MAS has stepped up its efforts to set clear supervisory expectations of AML/CFT (anti-money laundering and combating the financing of terrorism) controls, while its in-house surveillance efforts are now able to detect suspicious networks and unlicensed activities for further enforcement actions.

Ms Loo also highlighted that collaborations between MAS, the police and various banks since 2019 using data analytics have led to successful interceptions of S$69 million worth of suspicious flows so far. More than S$19 million of these incoming funds were blocked through the banks' proactive identification of suspicious accounts.

This was primarily done through a private-public partnership set up in April 2017, known as the AML/CFT Industry Partnership, or ACIP.

Ms Loo encouraged financial institutions that have already integrated data analytics tools into their AML/CFT processes to develop and strengthen their data governance frameworks as well as identify clear objectives and desired outcomes for each analytics tool.

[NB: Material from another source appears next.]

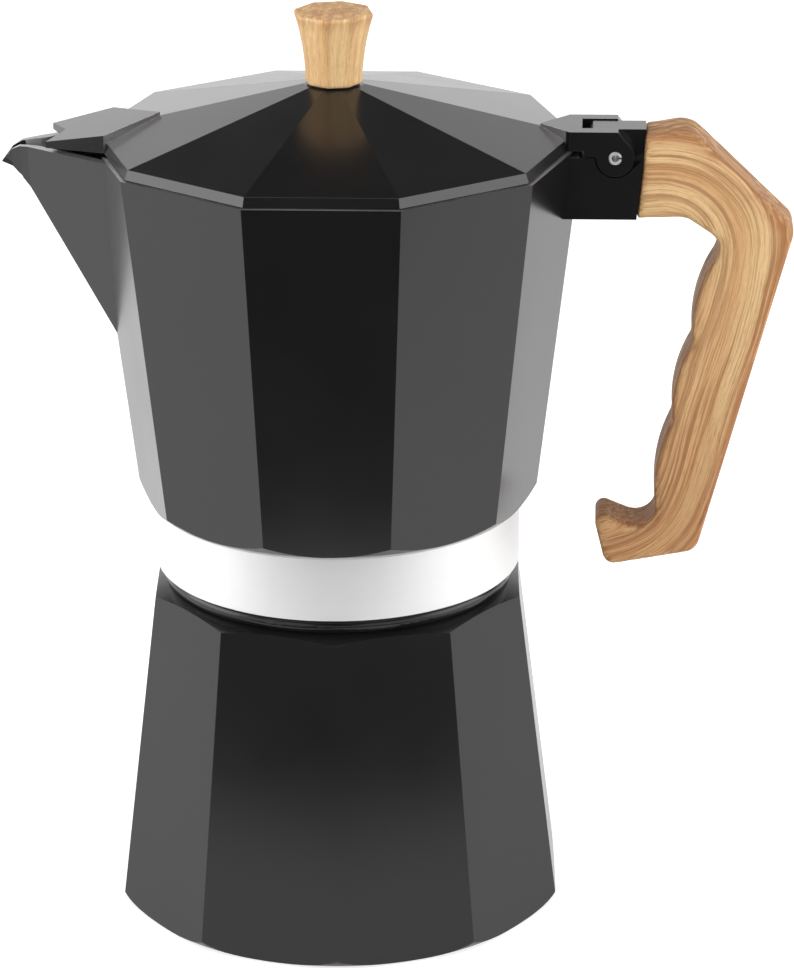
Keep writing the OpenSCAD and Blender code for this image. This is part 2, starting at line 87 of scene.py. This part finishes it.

Financial institutions that are just starting out on their journey in data analytics should focus on making less complex changes that could lead to "bigger wins", she urged, such as tools that enhance the prioritisation of resources and those that can improve risk detection.

MAS is also working with a number of banks on possible sharing of key risk information, she said, noting that the United States and United Kingdom already have legal frameworks in place to permit such sharing.

The authority hopes to outline its approach for Singapore in the coming months.